Label Robust and Differentially Private Linear Regression: Computational and Statistical Efficiency

Part of Advances in Neural Information Processing Systems 36 (NeurIPS 2023) Main Conference Track

Bibtex Paper Supplemental

Authors

Xiyang Liu, Prateek Jain, Weihao Kong, Sewoong Oh, Arun Suggala

Abstract

We study the canonical problem of linear regression under $(\varepsilon,\delta)$-differential privacy when the datapoints are sampled i.i.d.~from a distribution and a fraction of response variables are adversarially corrupted. We provide the first provably efficient -- both computationally and statistically -- method for this problem, assuming standard assumptions on the data distribution.
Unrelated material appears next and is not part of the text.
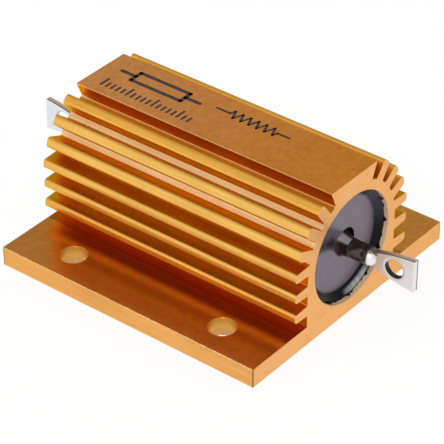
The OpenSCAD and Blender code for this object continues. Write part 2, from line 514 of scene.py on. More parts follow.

Our algorithm is a variant of the popular differentially private stochastic gradient descent (DP-SGD) algorithm with two key innovations: a full-batch gradient descent to improve sample complexity and a novel adaptive clipping to guarantee robustness. Our method requires only linear time in input size, and still matches the information theoretical optimal sample complexity up to a data distribution dependent condition number factor. Interestingly, the same algorithm, when applied to a setting where there is no adversarial corruption, still improves upon the existing state-of-the-art and achieves a near optimal sample complexity.